In order to translate OpenStack Manuals to multiple languages, which are in DocBook format, we can slice the documents into short statements, then use a web based translation management tool to manage the translation process, and finally converge the translated content into a new copy of DocBook.
Here are the five steps of the translation process:
- Slicing - extract translatable content from DocBooks and generate Gettext compatible POT files (PO Template or PO);
- Uploading - upload the POT (or PO) files to a web based translation management tool;
- Downloading - download PO (or MO) files from the web tool after translation and review;
- Converging - converge the translated contents into new copies of DocBook, create DocBooks in multiple languages
- Generating - generate HTML/PDF in multiple languages from DocBooks in multiple languages
The picture in the attachment describes these steps. (See attached file: DocBook translation process.png)
Compare of Launchpad and Transifex
Launchpad and Transifex are similar web based tools used for crowd translation. The goal of the compare is to find the most appropriate tool for this scenario. The compare are made between Launchpad and Transifex free version for open sources. (Refer to https://www.transifex.net/plans/ to get details of “Transifex free version for open sources”)
After considering the requirements for manuals translation, below perspectives are taking into consideration:
- Supported format
- DocBook slicing support
- Converging support
- Source uploading method
- Output downloading method
- Translation Memory support
- Translation history support
- Change management
- Terminology / Glossary
Refer to Table 1 for detail information of the compare.
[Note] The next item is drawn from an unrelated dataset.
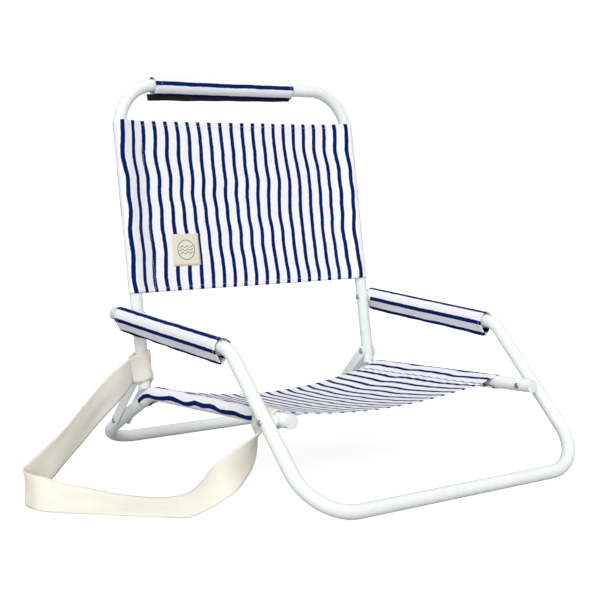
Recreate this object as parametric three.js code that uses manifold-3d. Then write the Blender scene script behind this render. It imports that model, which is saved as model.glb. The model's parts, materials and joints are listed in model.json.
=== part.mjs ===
// A low folding beach chair: three bent metal tubes, four flat links, riveted pivots,
// canvas seat and back panels sewn round the tubes, padded sleeves and a webbing carry strap.
// Millimetres, +Z up. The origin is on the ground under the middle of the chair.
// The chair faces -Y, and its left side, where the carry strap is, is at -X.

import * as THREE from 'three';
import { mergeVertices } from 'three/addons/utils/BufferGeometryUtils.js';
import Module from 'manifold-3d';

const wasm = await Module();
wasm.setup();

// ---- Driving dimensions ----

const tube = {
  radius: 11,
  bore: 9.6,
  sides: 16,
  boreSides: 8,
};

// Half the distance between the centre lines of each frame's two sides.
const halfWidth = {
  front: 277.8,
  seat: 249.0,
  back: 249.5,
};

// Points in the side view, as [y, z], on the tubes' centre lines.
const side = {
  frontLegPivot: [-246.2, 133.2],
  armPivot: [184.6, 259.6],
  linkTop: [170.2, 154.1],
  linkBottom: [260.0, 64.4],
  armEnd: [213.6, 262.0],
  armCorner: [-152.4, 231.6],
  frontBar: [-362.5, tube.radius],
  railEnd: [-269.1, 133.7],
  seatBend: [139.7, 127.0],
  rearBar: [362.5, tube.radius],
  uprightEnd: [167.5, 134.9],
  headBar: [239.8, 660.4],
};

const bend = {
  armCorner: 48,
  frontBar: 81,
  seatBend: 50,
  rearBar: 88,
  headBar: 77,
};

const gap = 0.3;
const flatToVertex = 1 / Math.cos(Math.PI / tube.sides);
const tubeReach = tube.radius * flatToVertex;

const rivet = {
  shank: 3.0,
  hole: 3.45,
  head: 5.0,
  rim: 0.5,
  dome: 2.0,
  crown: 2.75,
  crownDrop: 0.4,
  sides: 12,
};

const spacerRadius = 9.5;

const link = {
  width: 20,
  thickness: 2.2,
  // Room for the seat frame's rear bends to pass the inner links as the chair folds.
  room: 1.5,
};

const cap = {
  radius: 11.3,
  thickness: 3.0,
  rim: 1.0,
  dome: 0.4,
  plugRadius: 8.9,
  plugLength: 10,
};

const fabric = {
  sleeveInner: 11.6,
  sleeveOuter: 12.4,
  halfThickness: 0.5,
};

// Distances along the uprights, from the arm pivot upwards.
const backPanel = { from: 36.5, to: 332 };
const label = { x: -146.6, along: 107, width: 56, height: 57, thickness: 0.8 };

const seatPanel = { front: -190, pastBend: 36, sag: 17 };

const sleeve = {
  foamInner: 11.4,
  foamOuter: 14.0,
  coverInner: 14.25,
  coverOuter: 15.0,
};
const headSleeve = { left: -190, right: 121, firstStation: 8 };
const armSleeve = { rear: 188, front: -133 };
// Openings in the arm sleeves at the pivot: how far they are cut each way, and their room.
const pivotOpening = { inwards: 40, outwards: 15, clearance: 0.6 };
const closure = { armTop: 15.6, armBottom: 24, headTop: 18, headBottom: 27, thickness: 1.6 };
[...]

Another important measurement to compare is the workload. Having the five steps in the process execute automatically as much as possible will decrease the workload of translation coordinators. Refer to Table 2 for the detail of workload compare when using Launchpad or Transifex for DocBook translation.
Here are the conclusions after the compare, (1) the workload using Transifex is similar with using Launchpad. (2) The advantages of Launchpad are:
- Leverage the same user id and user group of developers, users, translators of Gettext strings.
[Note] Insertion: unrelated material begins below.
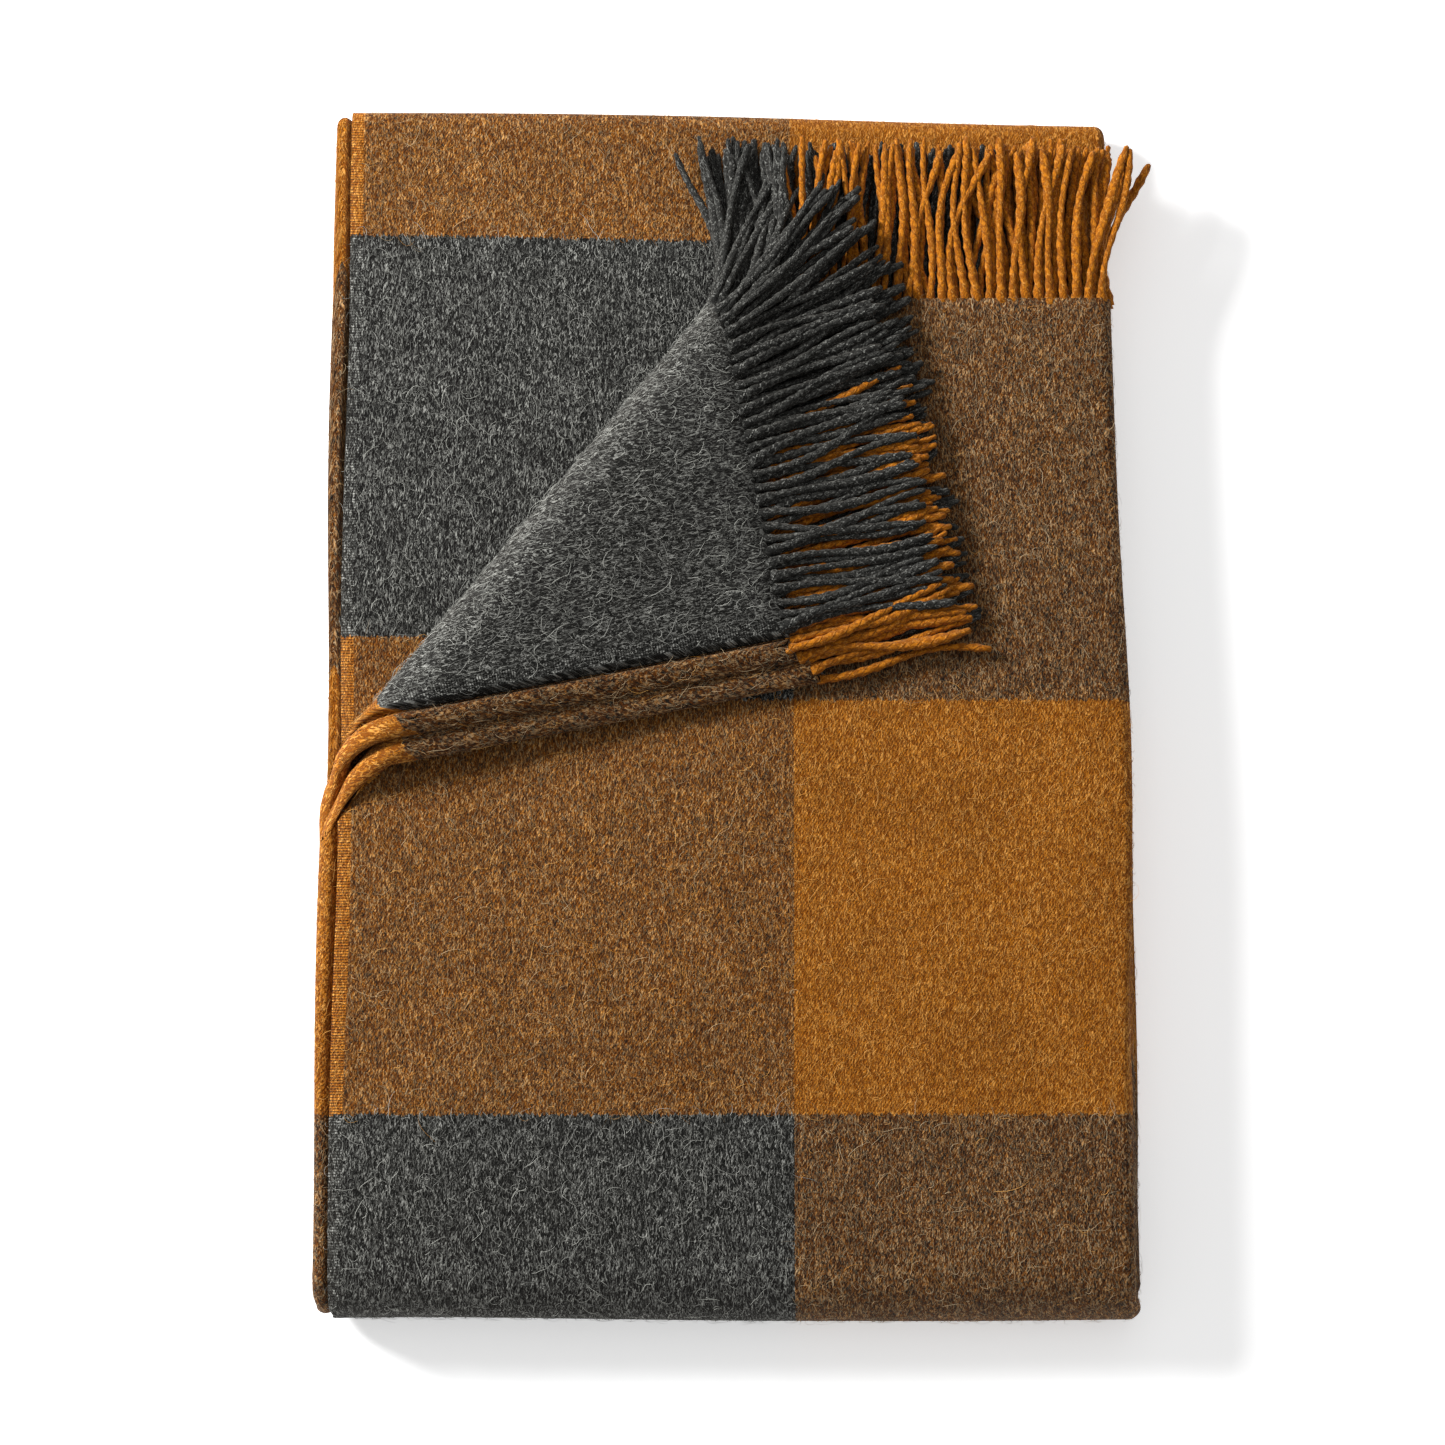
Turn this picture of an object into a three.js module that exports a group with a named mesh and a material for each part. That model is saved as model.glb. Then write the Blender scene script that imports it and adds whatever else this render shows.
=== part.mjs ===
// A wool throw, 1.30 m x 1.80 m, folded in four across its width and in four along its length,
// with the near corner of its two upper panels turned back over a diagonal crease.
// Millimetres, +Z up, origin at the middle of the underside. The fringed ends point along +Y.
import * as THREE from "three";

// Driving dimensions
const PACK_WIDTH = 322; // a quarter of the 1300 mm cloth, less what the side folds take
const PACK_LENGTH = 490; // the two lower panels, fold to fold
const FRINGED_END = 166; // Y of the woven end of the two upper panels
const FRINGE_LENGTH = 71;
const PLY_PITCH = 2.2; // one layer of brushed cloth in the pack
const CLEARANCE = 0.3; // between neighbouring solids
const PLY_THICKNESS = PLY_PITCH - CLEARANCE;
const PLIES_PER_PANEL = 4;
const PANEL_THICKNESS = PLIES_PER_PANEL * PLY_PITCH;
const CREASE_ANGLE = 50.5; // degrees from +X
const CREASE_POINT = new THREE.Vector2(-139.8, -12.5); // a point on the line that the corner hinges on
const CREASE_RELIEF = 0.5; // keeps the turned corner's square ends off the panel beside the crease
const PLY_STAGGER = 2; // how much further each lower ply of the corner reaches than the one above it
const ARC_STEPS = 14; // facets round half a fold

const left = -PACK_WIDTH / 2;
const right = PACK_WIDTH / 2;
const outerBendRadius = 2 * PANEL_THICKNESS;
const innerBendRadius = PANEL_THICKNESS;
const bottomBendY = -PACK_LENGTH / 2 + outerBendRadius;
const topBendY = PACK_LENGTH / 2 - innerBendRadius;
const halfPackZ = 2 * PANEL_THICKNESS;
const fullPackZ = 4 * PANEL_THICKNESS;

const angle = THREE.MathUtils.degToRad(CREASE_ANGLE);
const creaseDirection = new THREE.Vector2(Math.cos(angle), Math.sin(angle));

const MATERIALS = {
  mustard: new THREE.MeshStandardMaterial({ color: 0xb8741a, roughness: 0.95, metalness: 0 }),
  charcoal: new THREE.MeshStandardMaterial({ color: 0x3a3d3e, roughness: 0.95, metalness: 0 }),
  brown: new THREE.MeshStandardMaterial({ color: 0x6f4b22, roughness: 0.95, metalness: 0 }),
};

const throwBlanket = new THREE.Group();

function addPiece(name, geometry, material) {
  const mesh = new THREE.Mesh(geometry, material);
  mesh.name = name;
  throwBlanket.add(mesh);
  return mesh;
}

// A flat piece with the outline given, from z up by thickness.
function addLayer(name, outline, z, thickness, material) {
  const geometry = new THREE.ExtrudeGeometry(new THREE.Shape(outline), {
    depth: thickness,
    bevelEnabled: false,
  });
  addPiece(name, geometry, material).position.z = z;
}

// Where the crease line, moved sideways by offset, has the given x or y.
function creaseAtX(x, offset = 0) {
  const t = (x - CREASE_POINT.x + offset * creaseDirection.y) / creaseDirection.x;
  return CREASE_POINT.y + offset * creaseDirection.x + t * creaseDirection.y;
}

function creaseAtY(y, offset = 0) {
  const t = (y - CREASE_POINT.y - offset * creaseDirection.x) / creaseDirection.y;
  return CREASE_POINT.x - offset * creaseDirection.y + t * creaseDirection.x;
}

// The plies of a panel from bottom to top. Ply a has the outer selvedge and ply b the inner one.
const FACE_UP = ["d", "c", "b", "a"];
const FACE_DOWN = ["a", "b", "c", "d"];

// The four panels, bottom to top
function addFullPanel(name, level, plies) {
  const outline = [
    new THREE.Vector2(left, bottomBendY),
    new THREE.Vector2(right, bottomBendY),
    new THREE.Vector2(right, topBendY),
    new THREE.Vector2(left, topBendY),
  ];
  plies.forEach((ply, i) => {
    const z = (level * PLIES_PER_PANEL + i) * PLY_PITCH;
    addLayer(`${name}_ply_${ply}`, outline, z, PLY_THICKNESS, MATERIALS.brown);
  });
}

function addCutPanel(name, level, plies) {
  const outline = [
    new THREE.Vector2(left, bottomBendY),
    new THREE.Vector2(right, bottomBendY),
    new THREE.Vector2(right, FRINGED_END),
    new THREE.Vector2(creaseAtY(FRINGED_END, -CREASE_RELIEF), FRINGED_END),
    new THREE.Vector2(left, creaseAtX(left, -CREASE_RELIEF)),
  ];
  plies.forEach((ply, i) => {
    const z = (level * PLIES_PER_PANEL + i) * PLY_PITCH;
    addLayer(`${name}_ply_${ply}`, outline, z, PLY_THICKNESS, MATERIALS.brown);
  });
}

addFullPanel("bottom_panel", 0, FACE_DOWN);
addFullPanel("second_panel", 1, FACE_UP);
addCutPanel("third_panel", 2, FACE_DOWN);
addCutPanel("top_panel", 3, FACE_UP);

// Half-round folds: one nested layer of cloth for each ply, round a bend along X
function addBend(name, bendY, bendZ, outwards, firstLayer, plies) {
  plies.forEach((ply, i) => {
    const inner = (firstLayer + i) * PLY_PITCH + CLEARANCE / 2;
    const outer = inner + PLY_THICKNESS;
    const section = new THREE.Shape();
    section.absarc(0, 0, outer, -Math.PI / 2, Math.PI / 2, false);
    section.absarc(0, 0, inner, Math.PI / 2, -Math.PI / 2, true);
    const geometry = new THREE.ExtrudeGeometry(section, {
      depth: PACK_WIDTH,
      bevelEnabled: false,
      curveSegments: ARC_STEPS,
    });
    const across = new THREE.Vector3(0, outwards, 0);
    const up = new THREE.Vector3(0, 0, 1);
    geometry.applyMatrix4(
      new THREE.Matrix4().makeBasis(across, up, new THREE.Vector3(outwards, 0, 0)),
    );
    const start = outwards > 0 ? left : right;
    const z = bendZ - CLEARANCE / 2;
    addPiece(`${name}_ply_${ply}`, geometry, MATERIALS.brown)
      .position.set(start, bendY + outwards * CLEARANCE, z);
  });
}

const OUTWARD_PLIES = ["d", "c", "b", "a"];
const INWARD_PLIES = ["a", "b", "c", "d"];
addBend("top_fold", topBendY, innerBendRadius, 1, 0, OUTWARD_PLIES);
addBend("inner_fold", bottomBendY, halfPackZ, -1, 0, INWARD_PLIES);
addBend("outer_fold", bottomBendY, halfPackZ, -1, PLIES_PER_PANEL, OUTWARD_PLIES);

// The turned-back corner: eight plies, upside down, resting on the top panel
const cornerBottomZ = fullPackZ + CREASE_RELIEF;
const cornerPlies = [
  ...FACE_DOWN.map((ply) => `corner_top_panel_ply_${ply}`),
  ...FACE_UP.map((ply) => `corner_third_panel_ply_${ply}`),
];
const cornerTipTop = new THREE.Vector2(30, 29);

function cornerOutline(reach) {
  const tip = new THREE.Vector2(
    cornerTipTop.x + reach * creaseDirection.y,
    cornerTipTop.y - reach * creaseDirection.x,
  );
  return [
    new THREE.Vector2(left, creaseAtX(left)),
    tip,
    new THREE.Vector2(creaseAtY(FRINGED_END), FRINGED_END),
  ];
}

cornerPlies.forEach((name, i) => {
  const reach = PLY_STAGGER * (cornerPlies.length - 1 - i);
  addLayer(name, cornerOutline(reach), cornerBottomZ + i * PLY_PITCH, PLY_THICKNESS, MATERIALS.charcoal);
});

// Fringes: each panel's tassels as one plain slab, with the twisted cords' true reach
const fringeThickness = PANEL_THICKNESS - CLEARANCE;

function addStraightFringe(name, level, material) {
  const root = FRINGED_END + CLEARANCE;
  const start = creaseAtY(FRINGED_END) + CREASE_RELIEF;
  const outline = [
    new THREE.Vector2(start, root),
    new THREE.Vector2(right, root),
    new THREE.Vector2(right, root + FRINGE_LENGTH),
    new THREE.Vector2(start, root + FRINGE_LENGTH),
  ];
  addLayer(name, outline, level * PANEL_THICKNESS, fringeThickness, material);
}

addStraightFringe("third_panel_fringe", 2, MATERIALS.charcoal);
addStraightFringe("top_panel_fringe", 3, MATERIALS.mustard);

// The corner's fringe runs out past its edge, mirroring the straight fringe across the crease
const mirroredAngle = 2 * angle - Math.PI / 2;

function addCornerFringe(name, z, reach) {
  const [, tip, top] = cornerOutline(reach);
  const away = new THREE.Vector2(Math.cos(mirroredAngle), Math.sin(mirroredAngle));
  const tipRoot = tip.clone().addScaledVector(away, CLEARANCE);
  const topRoot = top.clone().addScaledVector(away, CLEARANCE);
  const points = [
    tipRoot,
    tipRoot.clone().addScaledVector(away, FRINGE_LENGTH),
    topRoot.clone().addScaledVector(away, FRINGE_LENGTH),
    topRoot,
  ];
  addLayer(name, points, z, fringeThickness, MATERIALS.charcoal);
}

const lowestPlyReach = PLY_STAGGER * (cornerPlies.length - 1);
addCornerFringe("corner_fringe_lower", cornerBottomZ, lowestPlyReach);
addCornerFringe("corner_fringe_upper", cornerBottomZ + PANEL_THICKNESS, lowestPlyReach);

export default throwBlanket;
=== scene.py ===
"""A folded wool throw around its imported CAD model.

One 1.30 x 1.80 m cloth folded in four each way, with a fringe.
"""
import math
import random

import bmesh
import bpy
import numpy as np
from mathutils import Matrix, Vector
from mathutils.bvhtree import BVHTree


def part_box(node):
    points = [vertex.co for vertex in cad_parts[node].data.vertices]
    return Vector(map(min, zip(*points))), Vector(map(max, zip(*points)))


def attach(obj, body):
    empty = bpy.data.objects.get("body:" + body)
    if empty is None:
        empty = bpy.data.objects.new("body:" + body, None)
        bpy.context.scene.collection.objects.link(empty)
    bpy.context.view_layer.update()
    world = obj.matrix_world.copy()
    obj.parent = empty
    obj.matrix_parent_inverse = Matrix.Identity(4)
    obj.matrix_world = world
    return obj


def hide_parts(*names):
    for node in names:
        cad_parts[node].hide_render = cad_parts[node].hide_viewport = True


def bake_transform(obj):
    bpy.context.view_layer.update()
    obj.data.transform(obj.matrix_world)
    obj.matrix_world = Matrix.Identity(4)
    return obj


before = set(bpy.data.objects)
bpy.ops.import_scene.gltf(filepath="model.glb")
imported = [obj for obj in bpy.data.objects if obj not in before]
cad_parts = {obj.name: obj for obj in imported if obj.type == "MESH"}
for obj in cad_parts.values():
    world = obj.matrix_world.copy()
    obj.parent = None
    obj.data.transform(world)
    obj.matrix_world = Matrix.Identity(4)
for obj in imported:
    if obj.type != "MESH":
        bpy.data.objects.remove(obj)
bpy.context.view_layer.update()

MM = 0.001
SEED = 7
random.seed(SEED)

# The cloth and its weave, in millimetres
CLOTH_WIDTH, CLOTH_LENGTH = 1300.0, 1800.0
COLUMNS, ROWS = 7, 11
PLY = 2.2
THICKNESS = 1.9
PANEL = 4 * PLY
FLAT_STEP = 7.0
ARC_STEPS = 12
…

- Leverage the same contribution calculating method "Karma", with fixing bugs, answering questions and Gettext strings translation.
(3) The advantage of Transifex is better translation memory support. The disadvantage of Transifex is having different user registration and user interfaces. Both the translators and the coordinators need to register in a new website and get familiar with a new user interfaces before translation.
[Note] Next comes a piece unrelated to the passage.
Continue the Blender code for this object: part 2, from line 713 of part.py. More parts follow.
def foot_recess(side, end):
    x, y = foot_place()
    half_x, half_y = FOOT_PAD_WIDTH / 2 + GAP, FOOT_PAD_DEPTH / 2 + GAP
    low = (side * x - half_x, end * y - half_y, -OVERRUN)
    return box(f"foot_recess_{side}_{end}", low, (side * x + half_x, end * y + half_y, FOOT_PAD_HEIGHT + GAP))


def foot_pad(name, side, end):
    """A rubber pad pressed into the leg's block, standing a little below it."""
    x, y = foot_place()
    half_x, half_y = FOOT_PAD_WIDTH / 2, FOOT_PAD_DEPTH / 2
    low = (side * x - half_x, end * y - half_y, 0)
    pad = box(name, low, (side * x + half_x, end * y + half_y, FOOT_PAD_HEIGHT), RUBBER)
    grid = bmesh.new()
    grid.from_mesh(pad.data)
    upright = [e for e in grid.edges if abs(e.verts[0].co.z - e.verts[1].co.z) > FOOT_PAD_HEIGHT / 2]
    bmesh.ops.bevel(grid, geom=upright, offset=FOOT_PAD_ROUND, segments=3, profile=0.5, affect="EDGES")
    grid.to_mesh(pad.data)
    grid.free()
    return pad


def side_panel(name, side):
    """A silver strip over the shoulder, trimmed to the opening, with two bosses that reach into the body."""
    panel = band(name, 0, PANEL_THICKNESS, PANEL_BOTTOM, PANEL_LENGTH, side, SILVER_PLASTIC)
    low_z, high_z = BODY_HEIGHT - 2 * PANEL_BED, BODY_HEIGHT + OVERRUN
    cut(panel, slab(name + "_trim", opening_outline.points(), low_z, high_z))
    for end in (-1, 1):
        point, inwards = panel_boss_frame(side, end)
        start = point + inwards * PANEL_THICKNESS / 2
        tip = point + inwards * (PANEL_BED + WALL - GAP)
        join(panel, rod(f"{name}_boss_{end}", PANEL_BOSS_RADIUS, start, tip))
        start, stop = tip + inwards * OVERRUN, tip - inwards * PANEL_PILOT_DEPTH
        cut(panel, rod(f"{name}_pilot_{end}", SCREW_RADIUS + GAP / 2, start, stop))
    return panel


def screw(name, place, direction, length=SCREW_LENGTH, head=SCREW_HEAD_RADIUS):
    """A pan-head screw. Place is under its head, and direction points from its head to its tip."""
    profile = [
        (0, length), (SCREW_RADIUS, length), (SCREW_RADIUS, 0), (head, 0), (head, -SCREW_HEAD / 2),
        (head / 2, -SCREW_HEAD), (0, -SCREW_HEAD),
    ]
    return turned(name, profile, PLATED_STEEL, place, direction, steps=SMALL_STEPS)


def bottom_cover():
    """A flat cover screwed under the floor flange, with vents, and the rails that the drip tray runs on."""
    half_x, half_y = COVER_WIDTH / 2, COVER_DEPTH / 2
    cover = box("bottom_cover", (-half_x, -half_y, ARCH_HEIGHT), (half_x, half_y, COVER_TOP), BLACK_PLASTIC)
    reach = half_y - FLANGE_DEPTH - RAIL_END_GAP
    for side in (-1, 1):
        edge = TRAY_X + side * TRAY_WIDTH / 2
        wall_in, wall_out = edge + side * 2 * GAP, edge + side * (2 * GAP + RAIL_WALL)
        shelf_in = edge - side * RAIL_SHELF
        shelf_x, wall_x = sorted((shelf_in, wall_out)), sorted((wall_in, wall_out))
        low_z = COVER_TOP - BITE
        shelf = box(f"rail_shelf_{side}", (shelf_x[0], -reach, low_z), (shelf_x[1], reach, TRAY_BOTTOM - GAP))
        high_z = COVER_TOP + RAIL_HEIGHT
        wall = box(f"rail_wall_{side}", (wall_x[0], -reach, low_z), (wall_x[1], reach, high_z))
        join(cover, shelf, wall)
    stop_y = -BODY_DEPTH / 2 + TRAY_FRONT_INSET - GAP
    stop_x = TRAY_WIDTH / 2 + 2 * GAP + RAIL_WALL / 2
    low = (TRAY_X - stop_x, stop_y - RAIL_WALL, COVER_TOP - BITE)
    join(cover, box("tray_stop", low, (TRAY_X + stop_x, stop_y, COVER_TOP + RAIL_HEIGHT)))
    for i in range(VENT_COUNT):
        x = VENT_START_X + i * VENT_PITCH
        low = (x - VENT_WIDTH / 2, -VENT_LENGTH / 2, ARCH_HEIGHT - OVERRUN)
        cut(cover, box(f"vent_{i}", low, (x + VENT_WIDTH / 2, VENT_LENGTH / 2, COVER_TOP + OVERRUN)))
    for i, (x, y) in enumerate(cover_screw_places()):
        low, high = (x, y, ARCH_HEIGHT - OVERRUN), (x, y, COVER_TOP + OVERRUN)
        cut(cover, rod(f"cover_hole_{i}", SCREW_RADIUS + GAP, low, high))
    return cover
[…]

Based on these analysis, I think, using Launchpad to do the manuals translation is a good choice.
- Translation Dictionary
Translation Dictionary here means terminology translation. It is very helpful to ensure the translation quality. Unfortunately, both Launchpad and Transifex don't support Translation Dictionary. I suggest to use wiki pages to document the terminology translation for translators reference. Here is a sample wiki page for Eclipse globalization: http://wiki.eclipse.org/French_Glossary.
- Change Management
Launchpad and Transifex support the synchronize of old PO files and new PO files in their own ways. They will compare the new po and the existing po and handle the changes automatically. But new PO files won't be generated automatically after DocBooks are changed. Translation coordinators need to generate new PO files by running a Python program manually. I will suggest to develop a program in future, to monitor the update of manuals GitHub repository. When a DocBook is updated, a new PO file will be generated and synchronized with the old one in the Launchpad server.
- Machine translation
Is it necessary to include machine translation? Machine translation can be executed before human beings review. Then translators won't need to translate from scratch. Translators can review the result of machine translation and correct them. But after investigation, I found the quality of free machine translations, which have API exported, are not so good. I doubt whether a poor quality machine translation is helpful. Anyway, if most of the community members want to include machine translation, it is possible to improve the slicing program, to generate a PO file with the results of machine translation.
Table 1 Compare of Launchpad, Transifex and Pootle
|Supported format||pot file (.pot), po file (.po)|
|DocBook Slicing support||No|
|Source uploading method||Two methods:a> Automatic template imports from Bazaar branch;b> Manually upload template (or an archive) through Launchpad's web interface.|
|Output downloading method||Two methods:a> Automatic save output files to Bazaar branch;b> Manually download output files through web interface.|
|Translation Memory support||The exact same translation items in other projects can be listed as a reference.|
|Translation history support||Yes|
|Change management||Launchpad will automatically update its data every time you push a new revision to the Bazaar branch.|
Table 2 Workload compare when using Launchpad, Transifex or Pootle for DocBook translation
|Step 1: Slicing||Python program  can be used to slice all the DocBook together in one command|
|Step 2: Uploading||If the source code is synchronized with Bazaar, the uploading can be automatically handled by Launchpad.|
|Step 3: Downloading||Launchpad can commit daily snapshots of the translations to a Bazaar branch in a specific folder.|
|Step 4: Converging||Python program  can be used to coverge all the po files back to DocBooks|
|Step 5: Generating||Maven command can be used to generate HTML/PDF from DocBooks|
 The Python program can be written based on “xml2po” to slice all DocBooks of the manuals project to translatable strings in batch. “xml2po” is an existing Python program in GNOME gnome-doc-utils package which can extracts translatable content from free-form XML documents and outputs gettext compatible POT files.
 The Python program can be written based on “xml2po”, to converge the translated strings back to copies of DocBooks in batch.